Ant Colony Algorithms for Multiple Objective Combinatorial Optimization. Applications to the Minimum Spanning Trees Problems


The study of meta-heuristic solutions based on the Ant Colony Optimization (ACO) paradigm for the Multiple Objective Minimum Spanning Trees and related combinatorial problems is the main concern of this investigation. In the commonly accepted complexity scale for problems, the Multiple Objective Minimum Spanning Trees is rated as an NP-complete problem. Furthermore, as in the generality of the multiple objective optimization problem, the solution of the Minimum Spanning Trees case is a set of trade-off solutions in the sense that to improve one of the objectives it is necessary to worse at least one of the others, which is a major concern in a practical point of view. In the first part of the investigation, a theoretical analysis of the problem is made to complement the known results.
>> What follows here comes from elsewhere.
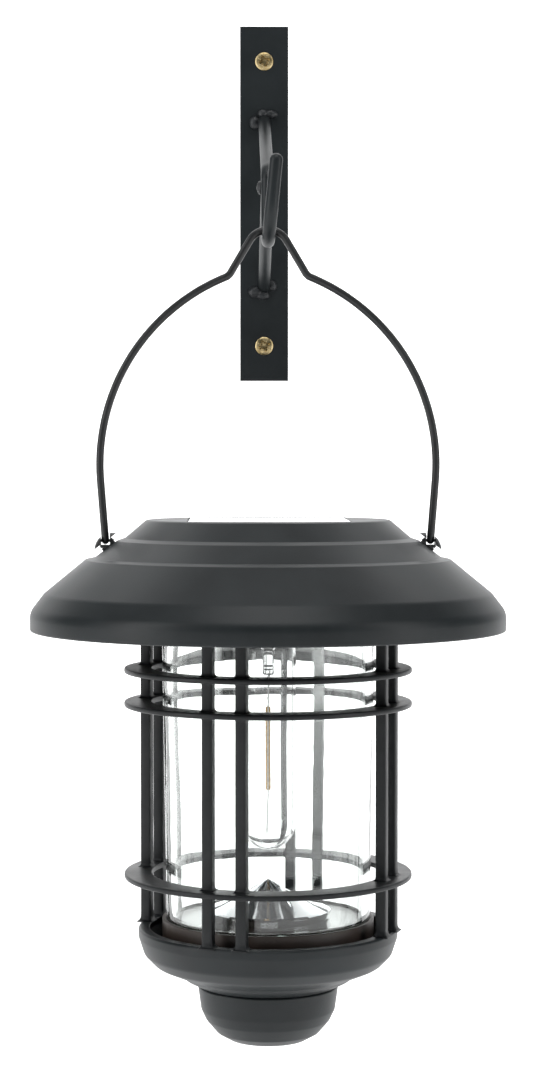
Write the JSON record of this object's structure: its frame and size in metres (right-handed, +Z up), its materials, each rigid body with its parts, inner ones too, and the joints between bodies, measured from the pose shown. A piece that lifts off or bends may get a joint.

This analysis corroborates the fact that in practice the use of exact methods to solve the Multiple Objective Minimum Spanning Trees problems is only applied in specific circumstances. This implies that to solve the problem an approximation method must be considered as an alternative. In particular, two methods based on the ACO paradigm are proposed: the Multiple Objective Network optimization based on an ACO (MONACO) and the e-Depth ANT Explorer (e-DANTE). The MONACO method uses a set of pheromone trails and specific heuristics to approximate the Pareto set. The e-DANTE method is an improvement of the MONACO method that uses a depth search procedure, based on the best performing solutions, to deeply exploit the search space. The proposed methods are tested with selected multiple objective problems, improving the results previously obtained by other authors. To test the MONACO and e-DANTE algorithms over the Multiple Objective Minimum Spanning Trees problem is proposed a library/repository of multiple objective network problems established over a systematized set of networks generators. The results obtained with MONACO and e-DANTE are then compared with the results obtained with a Brute Force and the Weighted Sum method.